-- Begin --

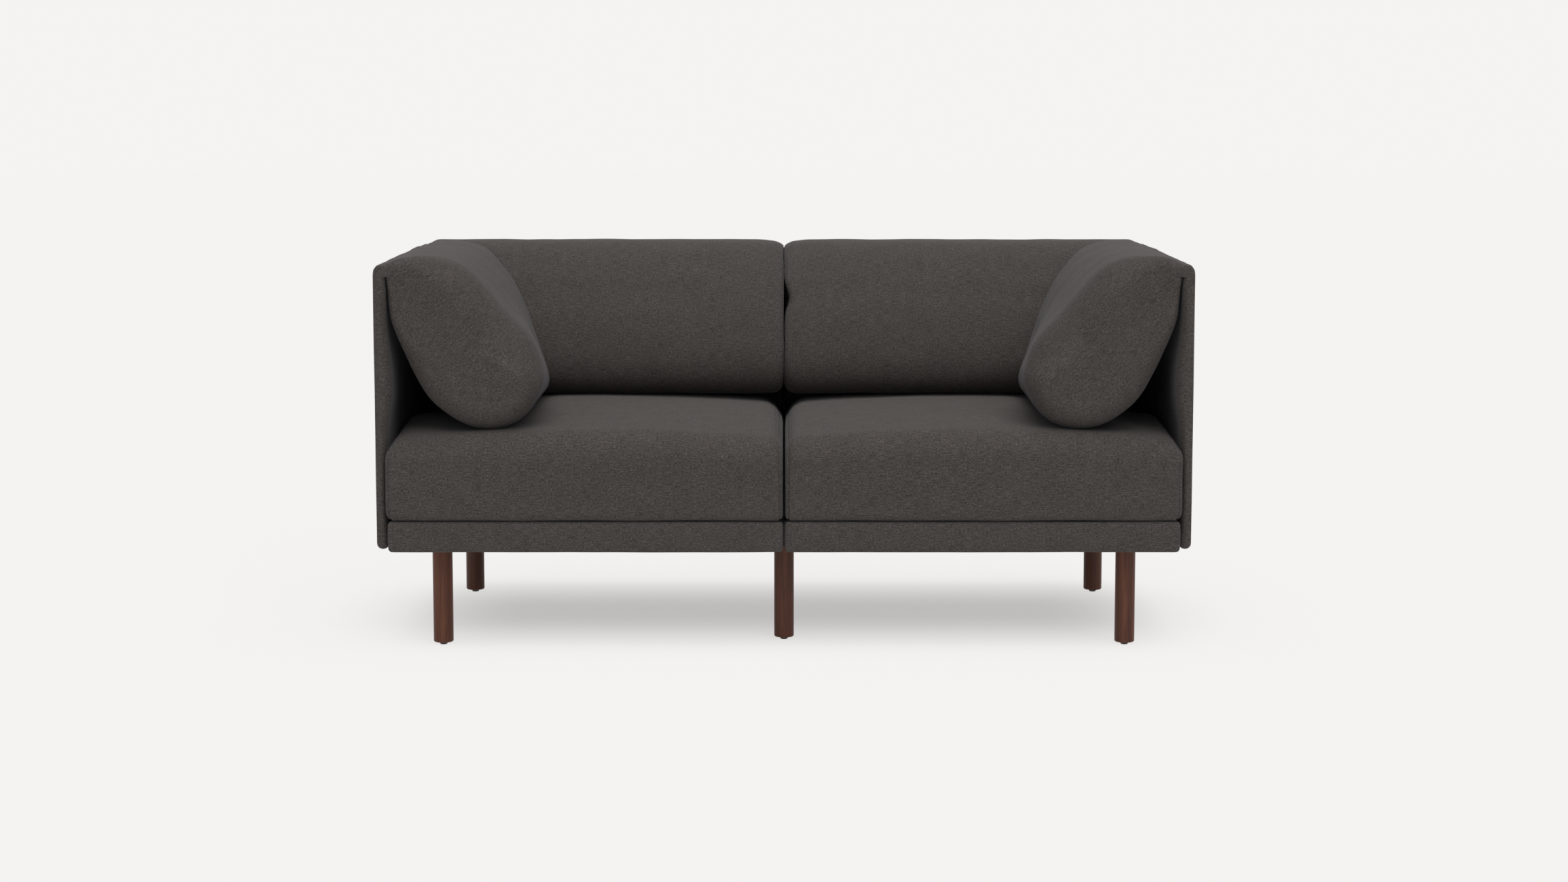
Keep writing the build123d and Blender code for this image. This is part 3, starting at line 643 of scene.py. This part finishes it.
def makeArm(word, s=armCushion):
    side, outline = sides[word], hungOutline(hung["bottom"], hung["top"])
    out, up = outline[:, 0], outline[:, 1]
    strip = onStrip(len(outline))
    away = np.hypot(out, up - hung["top"])
    foot = smoothStep(s["footTop"] - up, 0, s["footSpan"])
    deep = s["frontRadius"] - (s["frontRadius"] - s["footRadius"]) * foot
    byPanel = (out < s["panelSide"]) & (np.arange(len(outline)) > hung["steps"] // 2)
    grown = np.where(byPanel, smoothStep(away, *s["panelSpan"]), smoothStep(away, *s["hingeSpan"]))
    front = np.where(strip, s["stripRadius"], s["hingeRadius"] + (deep - s["hingeRadius"]) * grown)
    front = front + s["longRound"] * smoothStep(out, *s["longAcross"]) * smoothStep(up, *s["longUp"]) * ~strip
    rear = np.where(strip, s["stripRear"], s["rearRadius"])
    nose, turn = sofa["panelFront"] - sofa["close"], -side * radians(s["endWeave"])

    def startOf(q):
        return nose + s["faceBack"] * smoothStep(np.hypot(q[:, 0], q[:, 1] - s["faceTop"]), *s["faceSpan"])

    def endOf(q):
        return np.minimum(backFront(q[:, 1]) - s["gap"], s["reach"])

    along, across, faces, uvs, caps = softBody(
        outline, s["centre"], startOf, endOf, front, rear, hung["step"], capTurn=turn,
        bodyTurn=radians(s["bodyWeave"]), capOutline=closedStrip(outline))
    u, z, y = across[:, 0], across[:, 1], along
    place = np.arange(len(along)) % len(outline)
    under = (place >= hung["steps"] - s["wallSteps"]) & (place < hung["steps"] + len(hung["under"]))
    into = np.clip(sofa["panelFront"] + s["noseRadius"] - y, 0, s["noseRadius"])
    drop = s["noseRadius"] - np.sqrt(s["noseRadius"]**2 - into**2)
    above = np.clip(z - (sofa["panelTop"] + sofa["close"] - drop), 0, 1)
    byWall = under * (1 - smoothStep(u, *s["wallSpan"]))
    z = z - above * byWall
    y = y + s["tuck"] * (into / s["noseRadius"])**2 * byWall
    floor = seatTop(sofa["moduleOut"] - s["restInset"], y) + hung["rest"]
    z = z + (floor - hung["bottom"]) * (1 - smoothStep(z, hung["bottom"], s["restTop"]))
    moved = np.column_stack([np.zeros(len(z)), z - across[:, 1]])
    uvs = shiftEnds(uvs, faces, caps, len(outline), moved @ turning(turn))
    share = (y - nose) / (s["reach"] - nose)
    u = u * (1 - s["slack"] * (1 - bulge(share)) * smoothStep(u, *hung["slackSpan"]))
    belly = smoothStep(u, *s["bellyAcross"]) * hill(across[:, 1], *s["bellyUp"])
    corner = smoothStep(u, *s["cornerAcross"]) * (1 - smoothStep(across[:, 1], *s["cornerUp"]))
    atFront = 1 - smoothStep(y, *s["frontSpan"])
    u = u + belly * (s["fuller"] * atFront - s["slimmer"]) - s["slimmer"] * corner * atFront
    places = np.column_stack([side * (sofa["moduleOut"] - u), y, z])
    piece = makePiece(f"armCushion_{word}", places, faces, uvs)
    soften(piece, hung["uneven"], hung["unevenSize"], s["seed"] + side)
    wall = side * sofa["moduleOut"]
    wall + side * s["bendOut"]
    wall - side * s["bendIn"]
    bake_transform(piece)
    finishSoft(piece, [f"arm_cushion_{word}", f"arm_hinge_strip_{word}"], rides=False)


for word in sides:
    makeBack(word)
    makeArm(word)
print("hung cushions made")

panel = {
    "corner": 0.014, "armTop": 0.022, "inner": 0.0125, "outerEdge": 0.0110, "proud": 0.0019, "crown": 0.0010,
    # an arm panel's front edge is rounder inside, but not at its foot and top
    "frontRoll": 0.018, "rollDepth": 0.01, "rollFoot": (0.02, 0.06), "rollTop": (0.10, 0.04),
    # and its inner face is fuller in the open corner above the seat, where nothing presses on it
    "fuller": 0.008, "fullerUp": (0.44, 0.52, 0.55, 0.655), "fullerDeep": (-0.33, -0.17),
    "fullerFace": (0.7902, 0.8060),
    "backPlay": 0.0004, "backGap": 0.0003, "armReach": 0.0019,
    "step": 0.010, "bodyStep": 0.004, "uneven": 0.0005, "unevenSize": 0.2, "seed": 5.0,
}


def makePanel(name, side, node, low, high, topFront, place, s=panel):
    outline = roundedOutline([(low[0], low[1]), (high[0], low[1]), (high[0], high[1]), (low[0], high[1])],
                             [s["corner"], s["corner"], s["corner"], topFront], s["step"])
    thick, arm = sofa["outer"] - sofa["moduleOut"], "arm" in name
    inner = np.full(len(outline), s["inner"])
    atFront = 1 - smoothStep(outline[:, 0], low[0], low[0] + s["rollDepth"])
    limits = [low[1] + rise for rise in s["rollFoot"]] + [high[1] - drop for drop in s["rollTop"]]
    roll = inner + s["frontRoll"] * atFront * hill(outline[:, 1], *limits) * arm
    along, across, faces, uvs = softBody(
        outline, ((low[0] + high[0]) / 2, (low[1] + high[1]) / 2), flatEnd(0.0), flatEnd(thick + s["proud"]),
        inner, np.full(len(outline), s["outerEdge"]), s["bodyStep"], inward=inwardNormals(outline),
        startInset=roll)[:4]
    shares = [(across[:, i] - low[i]) / (high[i] - low[i]) for i in (0, 1)]
    along = along + s["crown"] * (bulge(shares[0]) * bulge(shares[1])) ** 0.5 * (along > thick)
    piece = makePiece(name, place(along, across), faces, uvs)
    soften(piece, s["uneven"], s["unevenSize"], s["seed"])
    places, wall = vertexField(piece, "co"), sofa["moduleOut"] + sofa["touch"]
    if arm:
        inside = np.abs(places[:, 0]) < wall
        places[inside, 0] = np.sign(places[inside, 0]) * wall
        free = hill(places[:, 2], *s["fullerUp"]) * (1 - smoothStep(places[:, 1], *s["fullerDeep"]))
        places[:, 0] -= side * s["fuller"] * free * (1 - smoothStep(np.abs(places[:, 0]), *s["fullerFace"]))
    else:
        places[:, 1] = np.maximum(places[:, 1], sofa["backWall"] + sofa["close"])
        places[np.abs(places[:, 0]) < sofa["moduleIn"], 0] = 0.0  # the cloths of the two modules touch
        places[np.abs(places[:, 0]) > sofa["moduleOut"] - s["armReach"], 0] = side * wall
    setPoints(piece, places)
    finishSoft(piece, [node])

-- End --

JOB
Output exactly the leading lines of the data, up to and including the line marked by "return nose +".

EXPECTED ANSWER
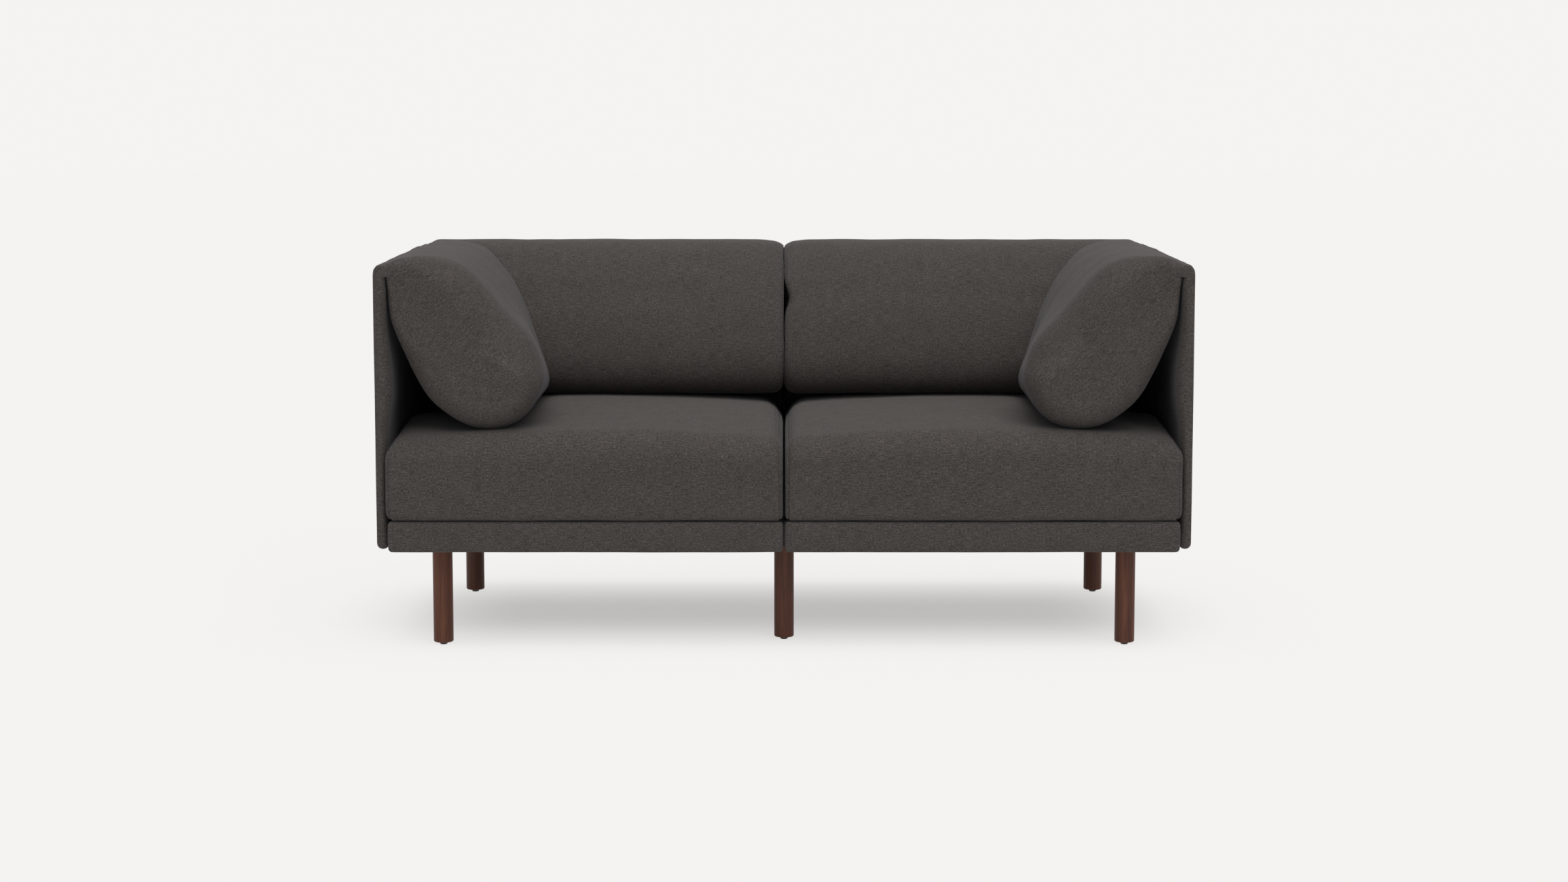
Keep writing the build123d and Blender code for this image. This is part 3, starting at line 643 of scene.py. This part finishes it.
def makeArm(word, s=armCushion):
    side, outline = sides[word], hungOutline(hung["bottom"], hung["top"])
    out, up = outline[:, 0], outline[:, 1]
    strip = onStrip(len(outline))
    away = np.hypot(out, up - hung["top"])
    foot = smoothStep(s["footTop"] - up, 0, s["footSpan"])
    deep = s["frontRadius"] - (s["frontRadius"] - s["footRadius"]) * foot
    byPanel = (out < s["panelSide"]) & (np.arange(len(outline)) > hung["steps"] // 2)
    grown = np.where(byPanel, smoothStep(away, *s["panelSpan"]), smoothStep(away, *s["hingeSpan"]))
    front = np.where(strip, s["stripRadius"], s["hingeRadius"] + (deep - s["hingeRadius"]) * grown)
    front = front + s["longRound"] * smoothStep(out, *s["longAcross"]) * smoothStep(up, *s["longUp"]) * ~strip
    rear = np.where(strip, s["stripRear"], s["rearRadius"])
    nose, turn = sofa["panelFront"] - sofa["close"], -side * radians(s["endWeave"])

    def startOf(q):
        return nose + s["faceBack"] * smoothStep(np.hypot(q[:, 0], q[:, 1] - s["faceTop"]), *s["faceSpan"])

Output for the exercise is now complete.